>> Begin Dataset excerpt
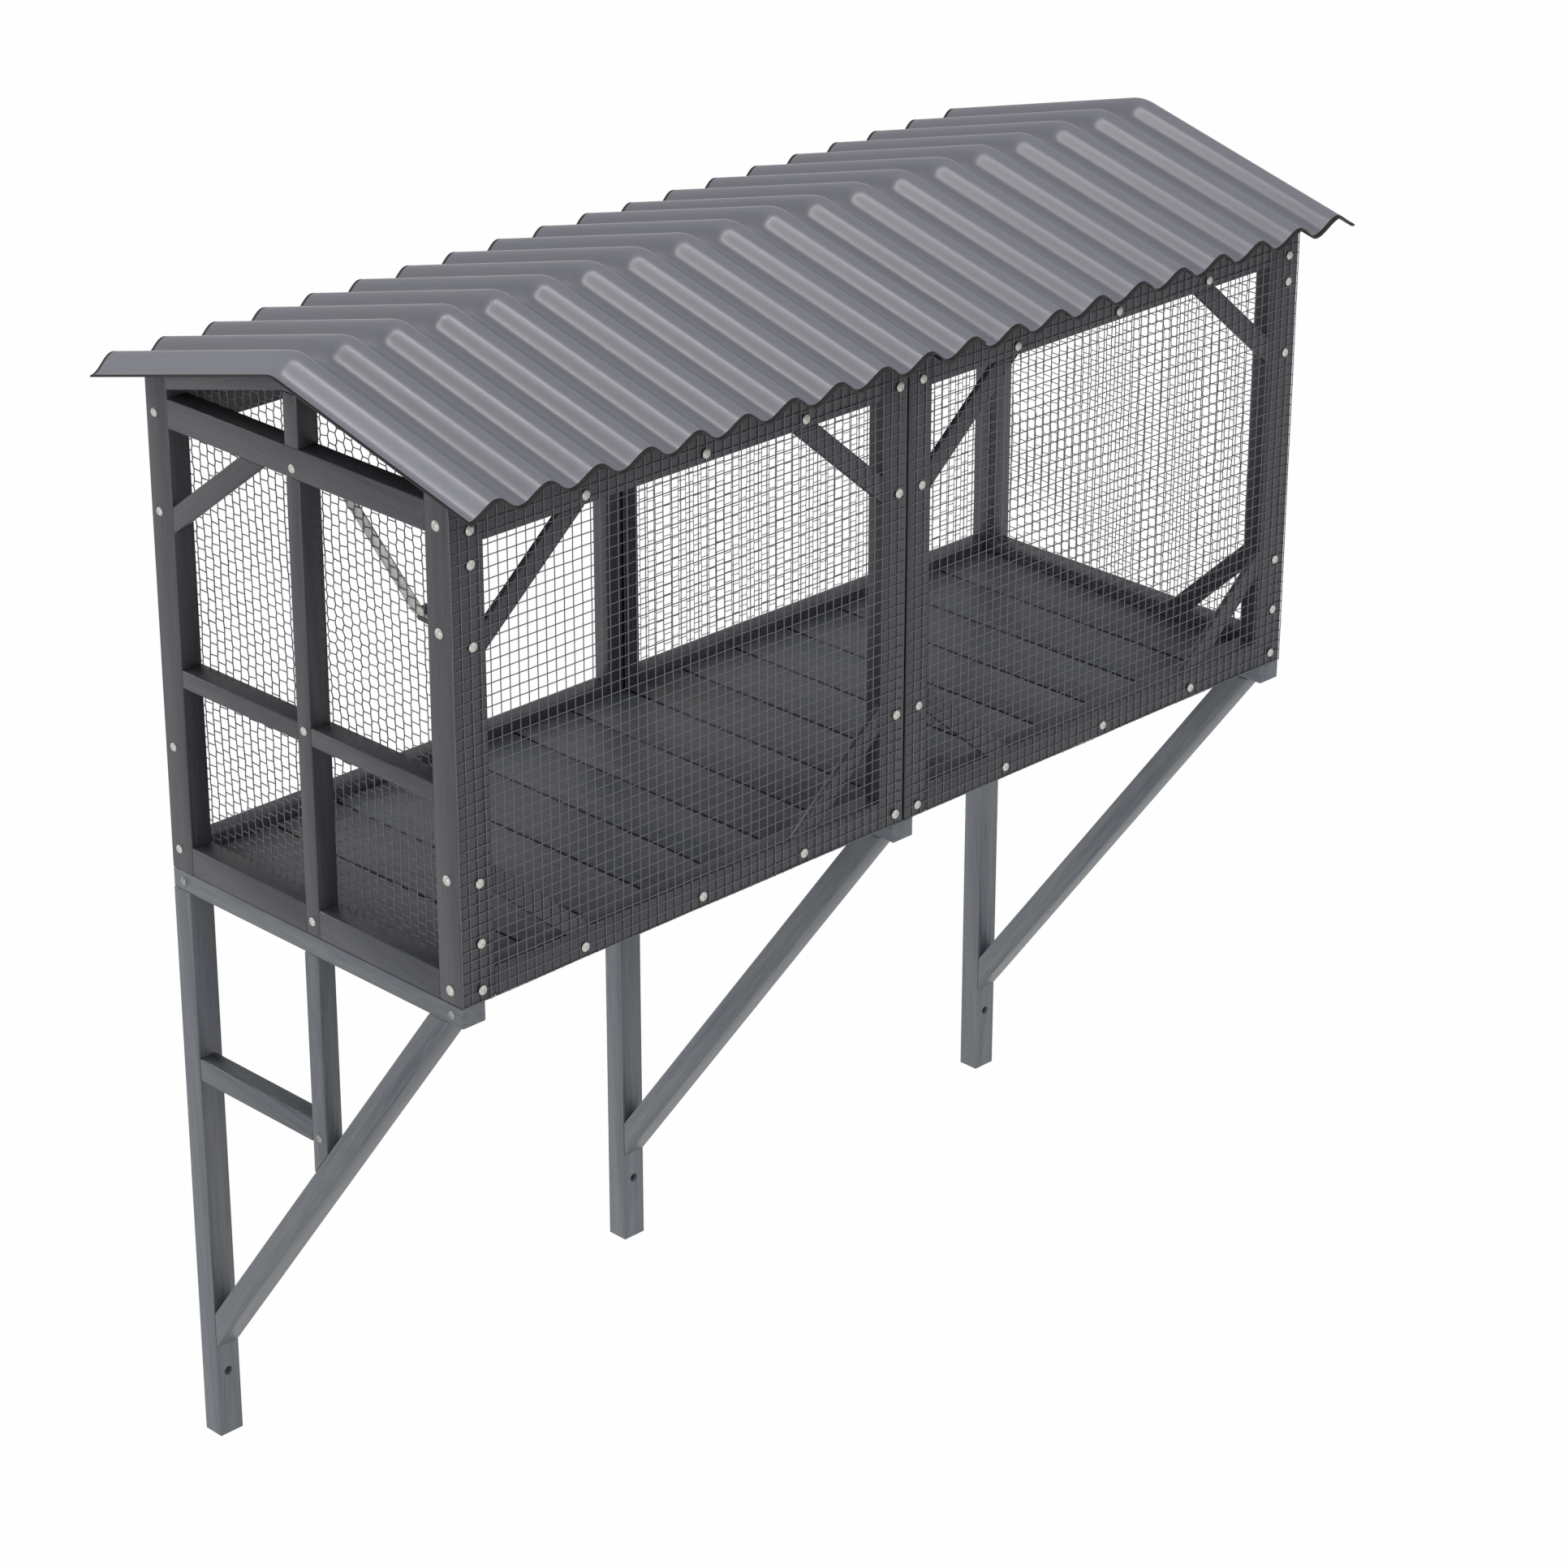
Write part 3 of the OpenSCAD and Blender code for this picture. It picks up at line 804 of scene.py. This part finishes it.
# The floor is white to the camera and in reflections, and pale to other light.
FLOOR_Z = -0.9
FLOOR_SPAN = 60
FLOOR_GLOW = 0.98
floor = fresh(bpy.ops.mesh.primitive_plane_add, size=FLOOR_SPAN, location=(0, 0, FLOOR_Z))
floor.name = "studio_floor"
pale = new_finish("studio_pale")
seen = pale.add("LightPath", out="Is Camera Ray") \
    + pale.add("LightPath", out="Is Glossy Ray")
matt = pale.add("BsdfDiffuse", values={"Color": PALE})
glow = pale.add("Emission", values={"Color": WHITE, "Strength": 1.0})
floor.data.materials.append(pale.shown(pale.layered(seen * FLOOR_GLOW, matt, glow)))

# The air is white to the camera, and dimmer as light.
AIR_LIGHT = 0.47
air = Finish(bpy.data.worlds.new("studio_air"))
open_air = air.add("Background", values={"Color": WHITE, "Strength": AIR_LIGHT})
white_air = air.add("Background", values={"Color": WHITE, "Strength": 1.0})
to_camera = air.add("LightPath", out="Is Camera Ray")
air.shown(air.layered(to_camera, open_air, white_air), "OutputWorld")
bpy.context.scene.world = air.owner

# The photograph's viewing angle.
YAW, PITCH, ROLL = math.radians(44.87), math.radians(24.66), math.radians(0.08)
CAMERA_AT = (-3.4454, -3.7543, 2.8698)
LENS_MM, SENSOR_MM = 106.68, 36
FARTHEST = 100
forward = Vector((math.sin(YAW) * math.cos(PITCH),
                  math.cos(YAW) * math.cos(PITCH), -math.sin(PITCH)))
right = Vector((math.cos(YAW), -math.sin(YAW), 0))
up = right.cross(forward)
right, up = (math.cos(ROLL) * right + math.sin(ROLL) * up,
             math.cos(ROLL) * up - math.sin(ROLL) * right)
lens = bpy.data.cameras.new("camera")
lens.lens, lens.sensor_width, lens.clip_end = LENS_MM, SENSOR_MM, FARTHEST
camera = bpy.data.objects.new("camera", lens)
camera.matrix_world = Matrix.Translation(CAMERA_AT) @ Matrix(
    (right, up, -forward)).transposed().to_4x4()
bpy.context.scene.collection.objects.link(camera)
bpy.context.scene.camera = camera
bpy.context.scene.view_settings.view_transform = "Standard"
>> End Dataset excerpt
The request: Isolate each line of the listing above that includes "scene". Copy it.

Solution to this task:
Write part 3 of the OpenSCAD and Blender code for this picture. It picks up at line 804 of scene.py. This part finishes it.
bpy.context.scene.world = air.owner
bpy.context.scene.collection.objects.link(camera)
bpy.context.scene.camera = camera
bpy.context.scene.view_settings.view_transform = "Standard"